▶ _Given request_
Identify the lines that contain the string "this" and report only how many there are.

▶ _Records provided_
######
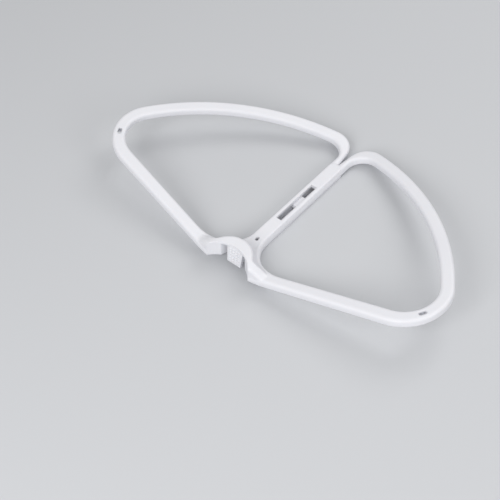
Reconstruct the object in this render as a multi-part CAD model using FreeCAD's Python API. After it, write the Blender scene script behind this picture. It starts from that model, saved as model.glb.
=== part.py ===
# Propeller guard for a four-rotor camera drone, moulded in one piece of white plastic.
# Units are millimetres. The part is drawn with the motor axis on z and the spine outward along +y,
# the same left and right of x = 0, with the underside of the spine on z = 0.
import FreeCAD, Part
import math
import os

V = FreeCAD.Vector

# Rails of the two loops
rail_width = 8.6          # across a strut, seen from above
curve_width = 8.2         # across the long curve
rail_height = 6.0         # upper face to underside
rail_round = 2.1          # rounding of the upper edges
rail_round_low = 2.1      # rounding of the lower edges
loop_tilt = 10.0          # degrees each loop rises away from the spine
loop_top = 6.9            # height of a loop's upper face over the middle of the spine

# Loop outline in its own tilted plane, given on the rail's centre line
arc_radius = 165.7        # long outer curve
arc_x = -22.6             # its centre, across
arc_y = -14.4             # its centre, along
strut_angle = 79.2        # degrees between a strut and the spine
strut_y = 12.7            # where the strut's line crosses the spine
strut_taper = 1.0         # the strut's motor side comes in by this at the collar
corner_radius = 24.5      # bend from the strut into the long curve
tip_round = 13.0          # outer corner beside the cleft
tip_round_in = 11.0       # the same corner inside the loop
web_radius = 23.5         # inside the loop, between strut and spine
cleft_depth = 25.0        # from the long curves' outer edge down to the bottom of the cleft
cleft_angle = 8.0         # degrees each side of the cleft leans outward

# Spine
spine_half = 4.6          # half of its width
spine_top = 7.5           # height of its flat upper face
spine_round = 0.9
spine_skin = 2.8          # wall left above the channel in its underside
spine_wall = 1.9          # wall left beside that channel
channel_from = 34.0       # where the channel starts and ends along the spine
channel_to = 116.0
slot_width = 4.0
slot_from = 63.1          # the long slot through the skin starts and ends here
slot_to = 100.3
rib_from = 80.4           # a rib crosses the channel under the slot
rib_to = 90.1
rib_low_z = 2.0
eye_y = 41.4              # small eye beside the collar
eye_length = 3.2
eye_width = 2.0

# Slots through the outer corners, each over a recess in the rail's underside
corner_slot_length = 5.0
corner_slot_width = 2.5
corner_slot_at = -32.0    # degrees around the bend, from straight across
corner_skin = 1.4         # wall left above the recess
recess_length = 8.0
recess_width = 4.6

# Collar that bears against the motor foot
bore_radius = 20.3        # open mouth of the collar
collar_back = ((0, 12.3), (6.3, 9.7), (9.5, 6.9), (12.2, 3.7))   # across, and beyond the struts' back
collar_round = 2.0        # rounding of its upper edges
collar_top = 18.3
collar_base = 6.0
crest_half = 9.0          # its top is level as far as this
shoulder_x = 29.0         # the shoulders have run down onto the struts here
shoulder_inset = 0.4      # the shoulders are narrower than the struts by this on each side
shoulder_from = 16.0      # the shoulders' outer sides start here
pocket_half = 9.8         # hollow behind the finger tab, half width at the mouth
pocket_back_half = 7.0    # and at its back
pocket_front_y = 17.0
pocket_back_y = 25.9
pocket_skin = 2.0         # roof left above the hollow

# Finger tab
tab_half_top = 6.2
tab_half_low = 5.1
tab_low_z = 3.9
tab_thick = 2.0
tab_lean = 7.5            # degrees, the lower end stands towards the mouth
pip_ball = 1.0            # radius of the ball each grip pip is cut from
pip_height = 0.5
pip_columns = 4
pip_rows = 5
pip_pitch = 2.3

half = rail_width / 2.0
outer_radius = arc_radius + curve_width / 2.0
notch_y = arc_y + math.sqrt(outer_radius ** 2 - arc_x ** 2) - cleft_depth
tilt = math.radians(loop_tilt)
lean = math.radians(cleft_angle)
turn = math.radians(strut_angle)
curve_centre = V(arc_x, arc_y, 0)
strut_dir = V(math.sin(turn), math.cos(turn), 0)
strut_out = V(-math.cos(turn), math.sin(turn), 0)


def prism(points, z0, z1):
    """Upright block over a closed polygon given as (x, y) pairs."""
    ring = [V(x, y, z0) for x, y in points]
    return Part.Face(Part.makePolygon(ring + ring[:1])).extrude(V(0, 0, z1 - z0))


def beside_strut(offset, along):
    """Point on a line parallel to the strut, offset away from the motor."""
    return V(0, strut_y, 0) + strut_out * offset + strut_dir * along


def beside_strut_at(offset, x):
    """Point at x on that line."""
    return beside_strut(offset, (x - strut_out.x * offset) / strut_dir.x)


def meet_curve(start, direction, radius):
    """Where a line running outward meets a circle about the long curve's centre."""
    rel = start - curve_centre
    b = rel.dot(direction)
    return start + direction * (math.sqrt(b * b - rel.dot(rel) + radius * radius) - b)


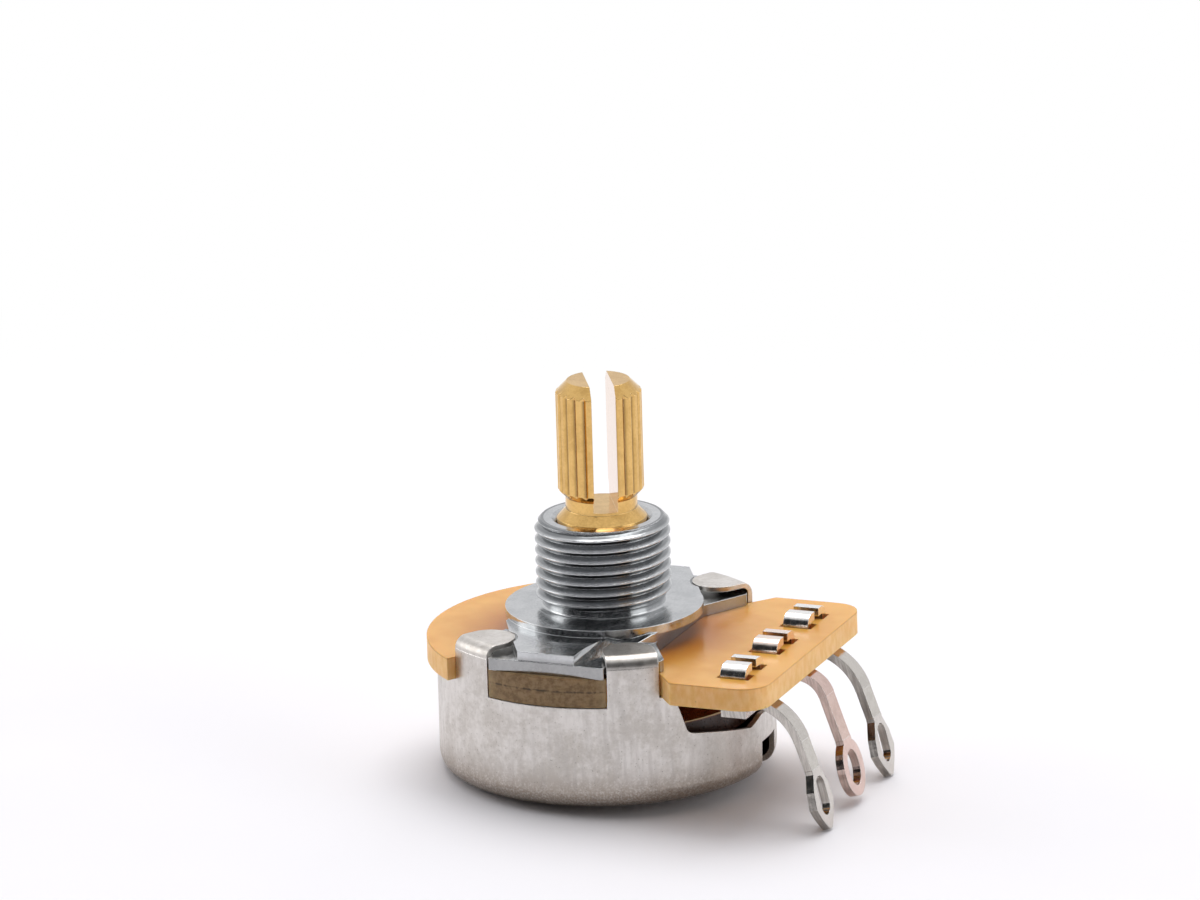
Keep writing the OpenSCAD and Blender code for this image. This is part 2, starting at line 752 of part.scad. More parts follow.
######
▶ _The output_
5